WRITTEN EXERCISE
Reproduce verbatim only the lines from the one containing "bpy.context.scene.collection.objects.link(empty)" through the last line below, both included.

━━ DATA SHOWN ━━

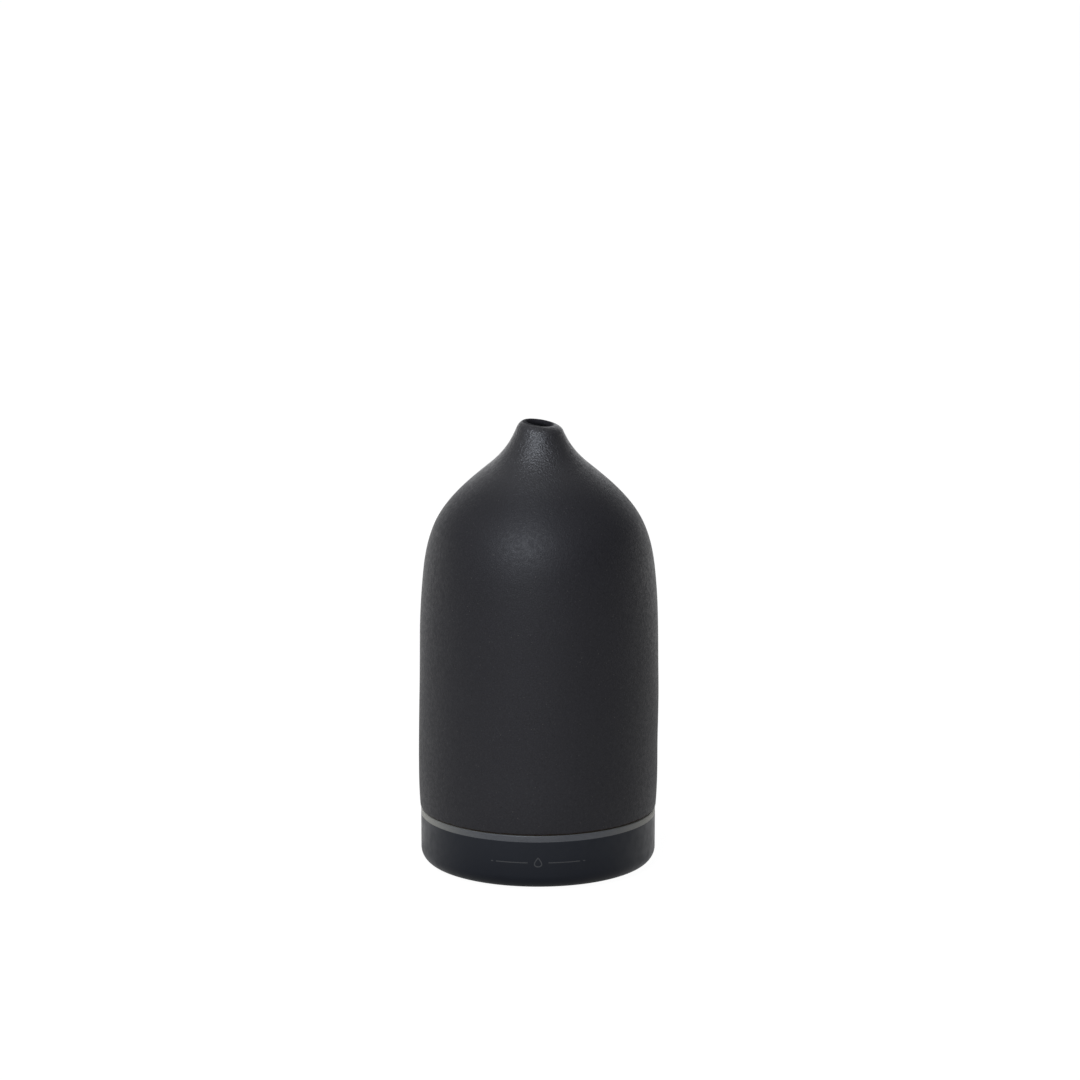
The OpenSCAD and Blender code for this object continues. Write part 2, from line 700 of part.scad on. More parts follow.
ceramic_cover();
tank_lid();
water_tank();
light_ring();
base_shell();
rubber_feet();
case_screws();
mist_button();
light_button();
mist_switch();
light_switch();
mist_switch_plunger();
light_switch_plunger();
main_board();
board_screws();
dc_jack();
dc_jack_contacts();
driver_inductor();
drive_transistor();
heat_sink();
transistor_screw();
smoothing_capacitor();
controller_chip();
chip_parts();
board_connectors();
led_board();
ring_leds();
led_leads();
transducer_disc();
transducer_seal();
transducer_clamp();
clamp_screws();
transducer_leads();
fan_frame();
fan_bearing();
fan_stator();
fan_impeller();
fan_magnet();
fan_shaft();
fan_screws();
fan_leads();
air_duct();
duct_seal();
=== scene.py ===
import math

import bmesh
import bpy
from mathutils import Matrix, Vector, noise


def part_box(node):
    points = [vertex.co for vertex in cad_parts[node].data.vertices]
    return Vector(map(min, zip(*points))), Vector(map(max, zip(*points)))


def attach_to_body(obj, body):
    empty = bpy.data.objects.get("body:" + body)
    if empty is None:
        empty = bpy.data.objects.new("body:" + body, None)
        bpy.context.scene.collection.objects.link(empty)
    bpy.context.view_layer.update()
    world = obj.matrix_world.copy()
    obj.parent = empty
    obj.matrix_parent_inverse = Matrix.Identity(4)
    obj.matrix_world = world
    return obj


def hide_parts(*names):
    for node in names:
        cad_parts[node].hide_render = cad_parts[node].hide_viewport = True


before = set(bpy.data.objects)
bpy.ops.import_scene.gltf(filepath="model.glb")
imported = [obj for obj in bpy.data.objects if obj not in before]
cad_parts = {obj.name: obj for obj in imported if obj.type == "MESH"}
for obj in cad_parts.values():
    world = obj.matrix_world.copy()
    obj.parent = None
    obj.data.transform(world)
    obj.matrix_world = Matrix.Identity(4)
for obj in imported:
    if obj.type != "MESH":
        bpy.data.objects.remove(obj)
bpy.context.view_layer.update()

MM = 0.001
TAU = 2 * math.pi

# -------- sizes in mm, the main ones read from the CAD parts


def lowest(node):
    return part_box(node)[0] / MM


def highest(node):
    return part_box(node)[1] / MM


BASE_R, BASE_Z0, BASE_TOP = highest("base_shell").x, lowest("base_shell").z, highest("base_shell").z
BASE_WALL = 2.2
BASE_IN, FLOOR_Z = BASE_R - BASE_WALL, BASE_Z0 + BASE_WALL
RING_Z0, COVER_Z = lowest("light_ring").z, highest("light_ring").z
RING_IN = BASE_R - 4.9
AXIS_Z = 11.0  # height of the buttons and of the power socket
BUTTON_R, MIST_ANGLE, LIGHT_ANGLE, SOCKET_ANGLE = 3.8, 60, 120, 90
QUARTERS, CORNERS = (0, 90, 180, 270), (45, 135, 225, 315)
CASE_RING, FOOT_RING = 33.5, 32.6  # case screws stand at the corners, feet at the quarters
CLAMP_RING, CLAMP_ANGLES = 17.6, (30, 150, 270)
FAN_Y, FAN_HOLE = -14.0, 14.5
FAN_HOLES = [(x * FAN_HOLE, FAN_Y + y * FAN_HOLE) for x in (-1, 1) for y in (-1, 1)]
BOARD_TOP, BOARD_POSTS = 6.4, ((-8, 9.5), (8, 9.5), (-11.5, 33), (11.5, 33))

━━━

OUTPUT FOR THIS EXERCISE
        bpy.context.scene.collection.objects.link(empty)
    bpy.context.view_layer.update()
    world = obj.matrix_world.copy()
    obj.parent = empty
    obj.matrix_parent_inverse = Matrix.Identity(4)
    obj.matrix_world = world
    return obj


def hide_parts(*names):
    for node in names:
        cad_parts[node].hide_render = cad_parts[node].hide_viewport = True


before = set(bpy.data.objects)
bpy.ops.import_scene.gltf(filepath="model.glb")
imported = [obj for obj in bpy.data.objects if obj not in before]
cad_parts = {obj.name: obj for obj in imported if obj.type == "MESH"}
for obj in cad_parts.values():
    world = obj.matrix_world.copy()
    obj.parent = None
    obj.data.transform(world)
    obj.matrix_world = Matrix.Identity(4)
for obj in imported:
    if obj.type != "MESH":
        bpy.data.objects.remove(obj)
bpy.context.view_layer.update()

MM = 0.001
TAU = 2 * math.pi

# -------- sizes in mm, the main ones read from the CAD parts


def lowest(node):
    return part_box(node)[0] / MM


def highest(node):
    return part_box(node)[1] / MM


BASE_R, BASE_Z0, BASE_TOP = highest("base_shell").x, lowest("base_shell").z, highest("base_shell").z
BASE_WALL = 2.2
BASE_IN, FLOOR_Z = BASE_R - BASE_WALL, BASE_Z0 + BASE_WALL
RING_Z0, COVER_Z = lowest("light_ring").z, highest("light_ring").z
RING_IN = BASE_R - 4.9
AXIS_Z = 11.0  # height of the buttons and of the power socket
BUTTON_R, MIST_ANGLE, LIGHT_ANGLE, SOCKET_ANGLE = 3.8, 60, 120, 90
QUARTERS, CORNERS = (0, 90, 180, 270), (45, 135, 225, 315)
CASE_RING, FOOT_RING = 33.5, 32.6  # case screws stand at the corners, feet at the quarters
CLAMP_RING, CLAMP_ANGLES = 17.6, (30, 150, 270)
FAN_Y, FAN_HOLE = -14.0, 14.5
FAN_HOLES = [(x * FAN_HOLE, FAN_Y + y * FAN_HOLE) for x in (-1, 1) for y in (-1, 1)]
BOARD_TOP, BOARD_POSTS = 6.4, ((-8, 9.5), (8, 9.5), (-11.5, 33), (11.5, 33))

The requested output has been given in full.